The question whether there can ever be a recoupment by a partner to the extent that he disposes of his interest in a partnership as opposed to a partnership disposing of assets, has always been contentious. In this context it was always contended by taxpayers that there cannot be a recoupment to the extent that a partner disposes of a partnership interest, even though a partnership is not a separate legal entity and income that has accrued to partners in common is deemed to have accrued to each of the partners individually in their proportionate profit sharing ratios. Recently, however, the Supreme Court of Appeal in the case of Chipkin v CSARS came to the conclusion that there can in fact be a recoupment. In the particular instance, the business of the partnership entailed the acquisition of an aircraft and the operation thereof. Subsequently the taxpayer transferred 99,9% of his interest in the partnership to an existing partner, and, in consideration for this disposal, a bank released the taxpayer from the outstanding balance of the loan which the taxpayer incurred when it funded its original capital contribution to the partnership.

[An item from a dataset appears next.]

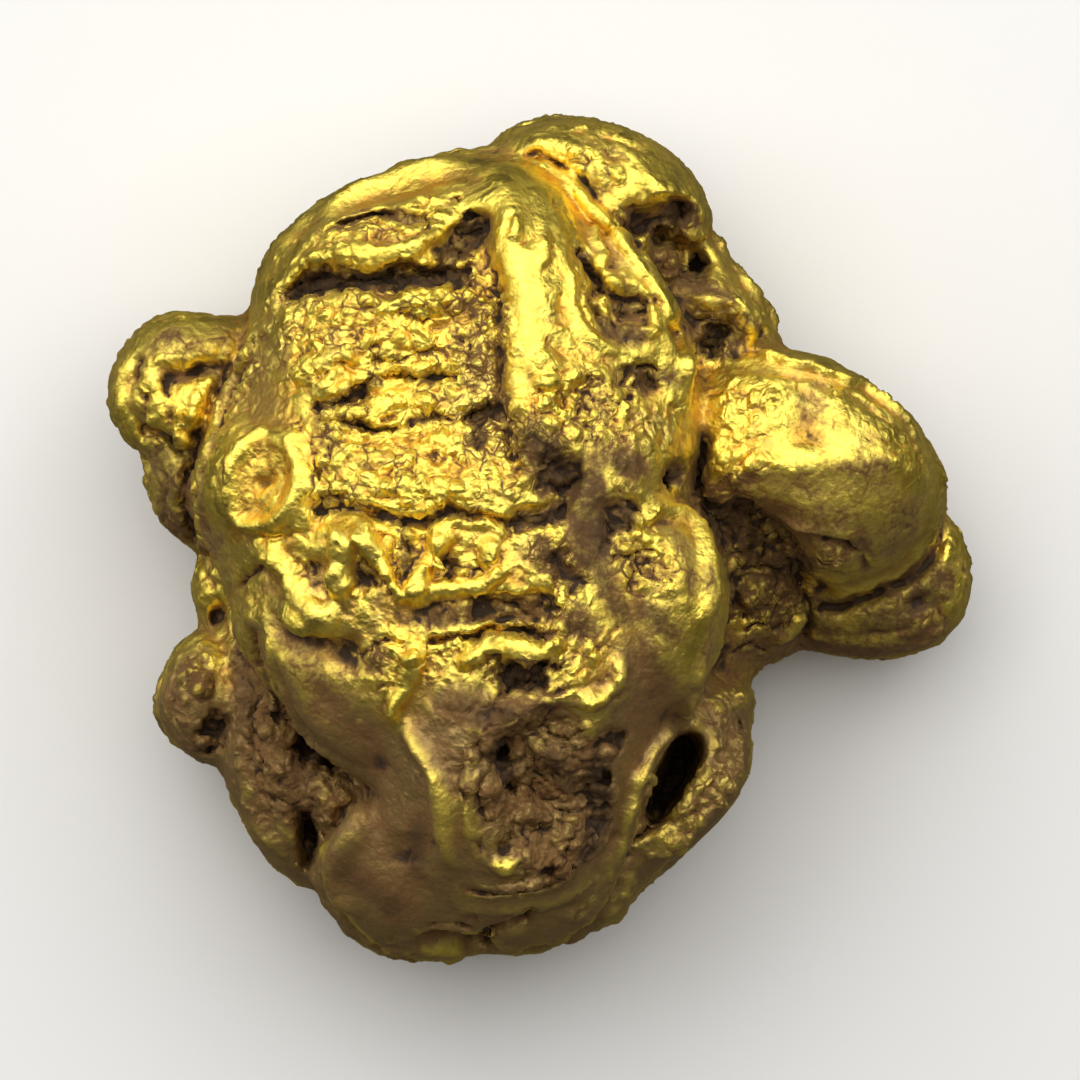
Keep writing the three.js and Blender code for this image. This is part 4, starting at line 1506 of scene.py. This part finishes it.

It was indicated by Cloete J A that, when somebody becomes a partner, he also acquires an undivided share in all of the partnership assets. That enabled the appellant to claim an allowance in respect of the aircraft owned by the partnership. It was held that, in terms of the general wide meaning of the concept of recoupment, that the waiver of the loan by the bank at the same time when the taxpayer transferred the bulk of his interest to one of the remaining partners, resulted in a recoupment. It was indicated that the Act does not recognise a partnership and that it only recognises income that accrues to partners in common. In view of the fact that a portion of an allowance is granted in the determination of each partner’s taxable income, the Court held that it is possible for one partner to recoup the amount of the allowance previously granted to such partner even if the other partners do not suffer any recoupment. One should thus consider each partner’s own individual tax position. It was also indicated that a recoupment occurs whenever a taxpayer recovers what the taxpayer expended and in respect of which the taxpayer may have claimed the deduction. The question whether or not the asset in question may still be in use, is irrelevant.

The impact of the case is far reaching. This would especially be the case in professional partnerships where partners leave and are admitted on a daily basis. In these circumstances the partners would then be deemed to have disposed of, and potentially recouped, expenses previously claimed in circumstances where their profit sharing ratios change pursuant to the admission of a new partner or the retirement of an existing partner. Consideration received by a retiring partner may potentially even be said to constitute a recoupment by such partner in respect of allowances and/or expenses which were previously claimed by the retiring partner in his capacity as a partner of the partnership. If the argument is that the disposal of a share in the partnership is "poorly disguised manner" of disposing of ownership of a share in the underlying partnership assets, a number of partners may have existing unintended tax liabilities pursuant to the way in which changes in partnership interests may have been dealt with.